Surgery theatre days 1&2
The days in the operating room were pretty crazy. Tuesday started off eith setting and casting a broken arm. Overall a pretty quick procedure. The doctor called me over and told me to put my hands just below the shoulder. I thought he just wantd me to feel something but suddenly he told me to pull when he pulled. He pulled down the hand as I held to the shoulder. There were 2 loud pops as he then had me hold the arm in position as he put a cast on.
Next we watched a surgery on a young boy with a enlarged scrotum. A loop of intestine had broken though the weakened perennial wall and descended. It was pretty delicate and tedious. Very small cuts though single membranes, then a larger, held open, then another very small cut, repeated many many times. Eventually the intestine was found and pushed aback into place and everything sealed up.
The last one was pretty gross. A lady with a gangrenous hand sized sore on her butt cheek. After the skin was cut off there was a lot of vigorous scrubbing with a lot of water and a lot of mortified flesh cut away. It looked gross, smelled grosser and in the end there was no skin graft so she'll have to lay on her front for a long time, and will have problems with the bathroom for up to 6 months.
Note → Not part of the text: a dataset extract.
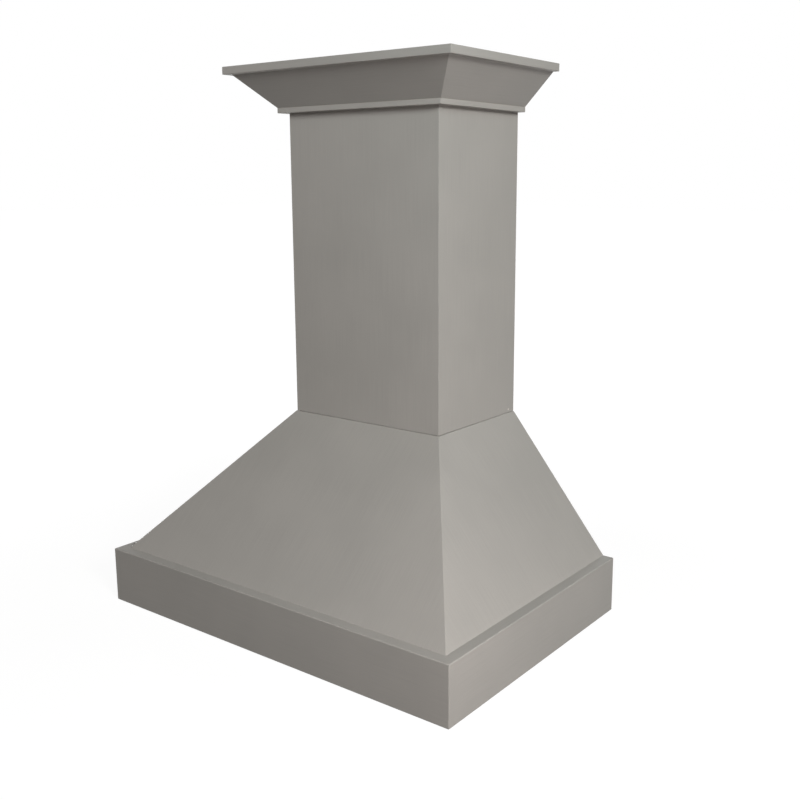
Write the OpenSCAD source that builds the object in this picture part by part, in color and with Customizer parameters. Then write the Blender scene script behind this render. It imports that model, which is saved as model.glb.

Thursday was pretty interesting as we'll with one really long procedure to start it off. There was a open fracture of the Tibula with a couple closed fractures of the Fib. For the most part the closed fractures were minor and ignored. At one point while two of the staff were preparing a new saline bottle for washing the wound out they had pouring the remaining bottle into the wound while they scrubbed and cleaned it. The direction wasn't very clear just a point and a shout and a bottle put in my hands. At first I was pouring small amounts periodically until it was made more clear they wanted a steady pour. I obliged until the saline bottle was empty and retreated back to my corner with the other 2 students. After the cleaning was done they started scraping away at the insides of the bone with a Metal instrument before pulling then setting the bones together. At that point they had to screw in 4 bolts 2 on each side of the fracture and then tighten them together. This took a very long time as the drill did not at all seem strong enough to get though the bone. Over and over the bolt would lock and the drill head would spin and the doctor would have to try again, trying to find the balance between enough power to get through the bond without causing the drill to skip.
There was a bullet lodged in a mans hand that the doctors tried to find and remove but they could not get to the bullet. They told us that it was either lodged enough into the bone they couldn't remove it or that it would eventually pass on its own.
The last surgery we watched that day involved a woman with a fatty growth tumor in her leg/thigh. This surgery lasted a couple hours because as thy doctor said there was no capsule to the fatty pustules so they just manually removed them. Hundreds of little fatty balls and a few larger pieces of flesh, 2 different incisions were made before they cleared out enough to satisfy. The worst part of that procedure was that the patient was constantly waking up from drugs And they pain releases kept wearing off quickly. The doctors complained that she was a drug addict and ignored it but the lady was moaning, screaming, and writhing pretty much throughout.
Nick, have there been any big surprises from a medical perspective...you know, things that in reality are different than what you expected based on your learning?